Непосредственной причиной была довольно нелепая «академическая» история – Дмитрий Евгеньевич отказался поставить зачет Наташе Горбаневской, по неким своим профессорским соображениям, – она была его студенткой-заочницей. Честно говоря, я бы на его месте так не поступил. Наташа была талантливым поэтом и литератором, а зачет, в конце концов, дело формальное. Но – что было, то было. Осторожный педантизм Дмитрия Евгеньевича, человека вполне замечательного, вызывал у нас всех откровенное неодобрение. А Иосиф решил прибегнуть к испытанному литературному оружию – эпиграмме. Эпиграмма была злая и не очень-то корректная, обыгрывавшая внешность Максимова. Она дошла до Дмитрия Евгеньевича и совершенно его взбесила.
Единственный экземпляр эпиграммы сохранился у Ксаны Семеновой, дочери Глеба Сергеевича, и откуда Максимов ее узнал – загадка. Возможно, ее прочитала ему красавица Люда Комм, наша с Иосифом приятельница и более чем почтительная ученица Дмитрия Евгеньевича, присутствовавшая в Комарове при сочинении эпиграммы. Если это так, то ума не приложу – зачем она это сделала…

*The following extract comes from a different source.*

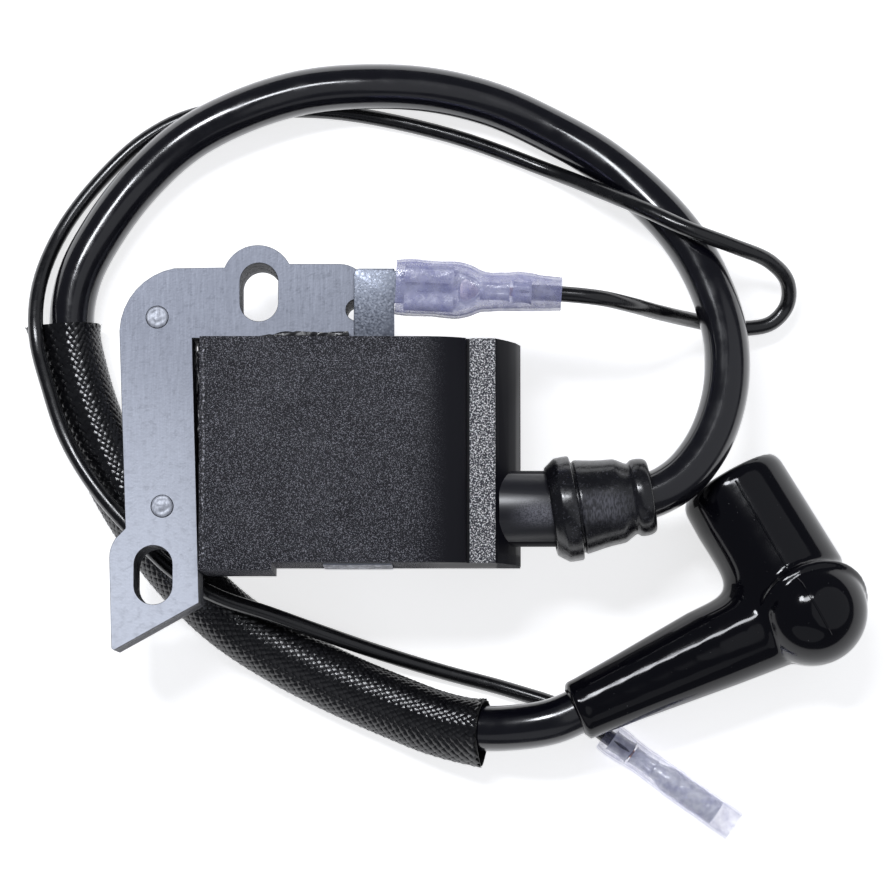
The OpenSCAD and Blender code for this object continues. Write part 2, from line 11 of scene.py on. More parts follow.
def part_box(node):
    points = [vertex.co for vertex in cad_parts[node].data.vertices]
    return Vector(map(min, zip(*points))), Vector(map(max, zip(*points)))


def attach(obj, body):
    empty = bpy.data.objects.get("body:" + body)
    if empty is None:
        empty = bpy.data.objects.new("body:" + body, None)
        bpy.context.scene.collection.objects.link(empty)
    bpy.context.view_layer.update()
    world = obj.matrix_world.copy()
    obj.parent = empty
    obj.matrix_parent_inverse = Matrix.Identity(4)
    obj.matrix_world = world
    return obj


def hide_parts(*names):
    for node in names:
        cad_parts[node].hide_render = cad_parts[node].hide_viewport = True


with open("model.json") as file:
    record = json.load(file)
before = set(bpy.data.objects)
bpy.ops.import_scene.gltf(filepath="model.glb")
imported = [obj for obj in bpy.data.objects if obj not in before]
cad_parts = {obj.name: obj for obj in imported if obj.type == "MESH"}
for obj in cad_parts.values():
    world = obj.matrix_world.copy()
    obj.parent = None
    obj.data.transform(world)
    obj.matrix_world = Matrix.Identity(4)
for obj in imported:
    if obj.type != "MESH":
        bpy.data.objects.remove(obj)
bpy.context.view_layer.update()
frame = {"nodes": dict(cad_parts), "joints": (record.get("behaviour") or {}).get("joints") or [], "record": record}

# Blender seeds this noise by the clock, so the seed is fixed here
noise.seed_set(7)

# Points below are in millimetres, in the row frame. make() turns them into metres.
MM = 0.001
MOUNTS = {m["name"]: m for m in frame["record"]["mounts"]}
JOINTS = {j["name"]: j for j in frame["joints"]}
COIL = "coil"
CAP = "cap"
TAB_SLEEVE = "tab_sleeve"
SOCKET_SLEEVE = "socket_sleeve"


def box_mm(node):
    """The low and high corners of a CAD node's box."""
    low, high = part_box(node)
    return np.array(low) / MM, np.array(high) / MM


# ---------- Camera and light ----------

CAMERA_AT = (9.4, -50, 638)
CAMERA_AIM = (9.4, 0, 23)
LENS = 165.6


def scene_object(name, data):
    made = bpy.data.objects.new(name, data)
    bpy.context.scene.collection.objects.link(made)
    return made


def aimed(name, data, at, aim):
    """A camera or a light at one point, looking at another."""
    obj = scene_object(name, data)
    obj.location = Vector(at) * MM
    obj.rotation_euler = (Vector(aim) - Vector(at)).to_track_quat("-Z", "Y").to_euler()
    return obj


def add_camera():
    data = bpy.data.cameras.new("camera")
    data.lens = LENS
    data.sensor_width = 36
    data.clip_start = 0.01
    bpy.context.scene.camera = aimed("camera", data, CAMERA_AT, CAMERA_AIM)


COOL_WHITE = (0.93, 0.95, 1.0)
# Each softbox: where it stands, what it looks at, width, height and watts
LIGHTS = {
    "key_light": ((-230, 230, 560), (0, 0, 10), 120, 120, 1.05),
    "fill_light": ((340, 20, 430), (10, 0, 10), 900, 900, 0.7),
    "low_light": ((-60, -420, 300), (0, 0, 10), 600, 300, 0.12),
    "strip_light": ((-90, 245, 620), (0, 0, 10), 280, 80, 1.05),
}
SKY_COLOR = (0.82, 0.86, 1, 1)
SKY_STRENGTH = 0.12
FLOOR_GLOW = 0.72
FLOOR_HALF = 2500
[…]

Максимов позвонил мне и, не зная, что я полностью в курсе дела, дрожащим голосом сказал, что Бродский написал на него отвратительный пасквиль, и что он не понимает, как поступить, и что вообще в таких случаях вызывали на дуэль. Я постарался его успокоить и напомнил, что был и другой тип реакции – ответить эпиграммой на эпиграмму. Дмитрий Евгеньевич, слава богу, принял этот вариант. Чтобы представить себе этих поединщиков с пистолетами в руках у барьеров, нужно – тем, кто их знал, – очень концентрированное воображение.